CSR specification for marchid
marchid: # (1)
  long_name: Machine Architecture ID
  address: 0xf12 # (2)
  priv_mode: M # (3)
  length: MXLEN # (4)
  description: | # (5)
    Asciidoc description
  definedBy: Sm # (6)
  fields: # (7)
    Architecture:
      location_rv32: 31-0 # (8)
      location_rv64: 63-0
      type: RO # (7)
      description: Vendor-specific microarchitecture ID. # (9)
      reset_value(): return ARCH_ID; # (10)
  1. CSR name

  2. CSR address (used by CSRs that not indirect)

  3. Least-privileged mode required to access the CSR

  4. Length of the CSR, in bits. Can either be an integer (e.g. 32, 64), or 'MXLEN', 'SXLEN', or 'VSXLEN' when the length is equal to the XLEN in M, S, or VS mode, respectively.

  5. Asciidoc description

  6. Defining extension. Can be list when more than one extension defines the CSR.

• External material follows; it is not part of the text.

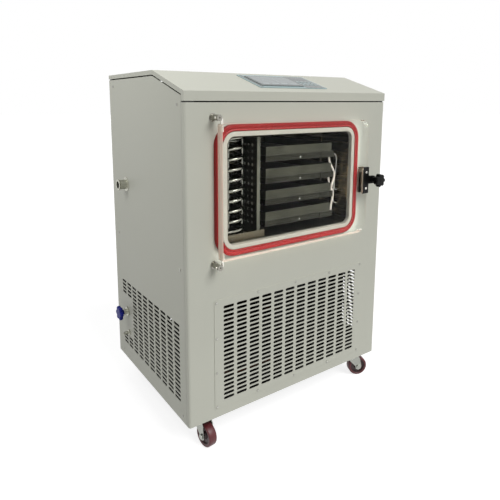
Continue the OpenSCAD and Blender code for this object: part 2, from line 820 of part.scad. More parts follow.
// Part of the chamber's section, a distance in from its walls, up to a height
module drip_section(in, right, h) {
    intersection() {
        translate([cx, cz]) rrect(mouth_w - 2*in, mouth_h - 2*in, mouth_r - in);
        translate([cx0, cz0]) square([drip_w - right, h]);
    }
}
tray_gap = 0.2;
drip_w = shelf_left - rack_gap - rack_bar - drip_clear;

// Two ladders, left and right of the shelves, joined by bars at the back
module shelf_rack() {
    b = rack_bar;
    top = shelf_z(1) + shelf_t + tray_h + 18;
    ys = [shelf_y0 + 60, shelf_y0 + shelf_d - 60];
    xs = [rack_x0, shelf_x0 + shelf_w + rack_gap];
    color([0.66, 0.66, 0.64]) {
        for (side = [0, 1]) {
            for (y = ys) translate([xs[side], y, cz0]) cube([b, b, top - cz0]);
            for (i = [1:shelf_n]) translate([side == 0 ? xs[0] : xs[1] - ledge_w, ys[0], shelf_z(i) - 3])
                cube([b + ledge_w, ys[1] - ys[0] + b, 3]);
        }
        for (z = [cz0 + 12, top - b]) translate([xs[0], ys[1], z])
            cube([xs[1] - xs[0] + b, b, b]);
    }
}
ledge_w = 10;

// Hollow heated shelf: face screw in front, fluid block with two hose stubs at the right
module shelf(i) {
    z = shelf_z(i);
    color([0.55, 0.55, 0.52]) {
        difference() {
            translate([shelf_x0, shelf_y0, z]) cube([shelf_w, shelf_d, shelf_t]);
            translate([shelf_x0 + 3, shelf_y0 + 3, z + 3])
                cube([shelf_w - 6, shelf_d - 6, shelf_t - 6]);
        }
        translate([shelf_x0 + shelf_w/2, shelf_y0, z + shelf_t/2]) rotate([90, 0, 0])
            cylinder(d = 6, h = 2);
        translate([shelf_x0 + shelf_w - block_w, shelf_y0 - 2, z - 1.5])
            cube([block_w + nozzle_reach - 1, 2, shelf_t + 1]);
        translate([shelf_x0 + shelf_w - 12, shelf_y0, z + 1])
            cube([12 + nozzle_reach, 14, shelf_t - 2]);
        translate([hose_x, hose_y, z - stub_l]) cylinder(d = 5, h = 5);
        translate([hose_x + hose_dx, hose_y + hose_dy, z + shelf_t - 4]) cylinder(d = 5, h = 3 + stub_l);
    }
}
block_w = 52;
stub_l = 1.5;
hose_x = shelf_x0 + shelf_w - 1;
hose_y = shelf_y0 + 11;
hose_dx = 7;
hose_dy = -8;

module tray(i) {
    z = shelf_z(i) + shelf_t;
    w = shelf_w - 2*tray_in;
    d = shelf_d - 12;
    color([0.5, 0.49, 0.45]) translate([shelf_x0 + tray_in, shelf_y0, z]) difference() {
        cube([w, d, tray_h]);
        translate([tray_t, tray_t, tray_t]) cube([w - 2*tray_t, d - 2*tray_t, tray_h]);
    }
}

// Routes chosen by hand, as offsets in x and y and the share of the whole drop
// Hoses run from the stub below a shelf to the stub on top of the shelf two below
hose_d = 7;
lead_d = 3;
hose_drop = 2*shelf_dz - shelf_t - 2*stub_l + 1;
hose_1 = [[0, 0, 0], [0, 0, 0.04], [1.5, -0.5, 0.13], [7, -1.5, 0.23], [13.5, -3, 0.33],
    [19, -5, 0.43], [21, -6.5, 0.54], [18.5, -7.5, 0.65], [13, -8, 0.76], [8.5, -8, 0.87],
    [hose_dx, hose_dy, 0.96], [hose_dx, hose_dy, 1]];
hose_2 = [[0, 0, 0], [0, 0, 0.04], [1.5, 0, 0.13], [7, 0, 0.23], [13.5, -0.5, 0.33],
    [19, -1, 0.43], [21, -2.5, 0.54], [18.5, -4.5, 0.65], [13, -6.5, 0.76], [8.5, -7.5, 0.87],
    [hose_dx, hose_dy, 0.96], [hose_dx, hose_dy, 1]];
// Leads run from a fluid block to the chamber's right wall, so x is a share too
lead_run = shelf_side - nozzle_reach;
lead_1 = [[0, 0, 0], [0.09, 0, 0], [0.39, 1, 0.04], [0.61, 4, 0.15], [0.67, 7, 0.29], [0.68, 9, 0.45],
    [0.66, 11, 0.61], [0.66, 13, 0.77], [0.68, 14, 0.88], [0.73, 15, 0.95], [0.81, 15, 0.99],
    [0.9, 15, 1], [1, 15, 1]];
lead_2 = [[0, 0, 0], [0.09, 0, 0], [0.32, 1, 0.06], [0.45, 3, 0.19], [0.5, 5, 0.36], [0.5, 7, 0.55],
    [0.52, 9, 0.72], [0.58, 11, 0.86], [0.69, 12.5, 0.95], [0.9, 13, 1], [1, 13, 1]];
function routed(start, route, run, drop) = [for (p = route) start + [p[0]*run, p[1], -p[2]*drop]];

module shelf_hoses() {
    color([0.93, 0.91, 0.87]) {
        tube_along(routed([hose_x, hose_y, shelf_z(1) - stub_l], hose_1, 1, hose_drop), hose_d, 8);
        tube_along(routed([hose_x, hose_y, shelf_z(2) - stub_l], hose_2, 1, hose_drop), hose_d, 8);
    }
}

module sensor_leads() {
    x = shelf_x0 + shelf_w + nozzle_reach;
    color([0.8, 0.79, 0.76]) {
        tube_along(routed([x, shelf_y0 + 9, shelf_z(1) + shelf_t/2], lead_1, lead_run, 1.92*shelf_dz),
            lead_d, 8);
        tube_along(routed([x, shelf_y0 + 11, shelf_z(2) + shelf_t/2], lead_2, lead_run, 1.62*shelf_dz),
            lead_d, 8);
    }
}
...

  7. List of fields in the CSR

  8. Location. In this case, the location changes with XLEN, so location_rv32 and location_rv64 are used. When the location does not change, use the single key location.

  9. Type of the field. See below for more information.

  10. Reset value. In this case, the reset value is determined by the configuration, so it is specified as an IDL function.

CSR fields are given a type, which does not necessarily correspond to the WARL/WLRL types in the RVI specs. We use a different format here because the RVI CSR types are vauge and inconsistent. The types are:

Type Meaning

RO

Read-only

RO-H

Read-only, and hardware updates the field

RW

Read-write

RW-R

Read-write, but only a restricted set of values are allowed

RW-H

Read-write, and hardware updates the field

RW-RH

Read-write, only a restricted set of values are allowed, and hardware updates the field

In many cases, the values of CSR and/or CSR field data are configuration dependent. Some of that is covered directly by the data model (e.g., with location_rv32, location_rv64), but some cases are too complex to express with YAML. For this reason, many of the keys can be specified as IDL functions. See the schema documentation and examples in the arch/csr folder for more information.

Some keys that only apply to certain CSRs are not shown above.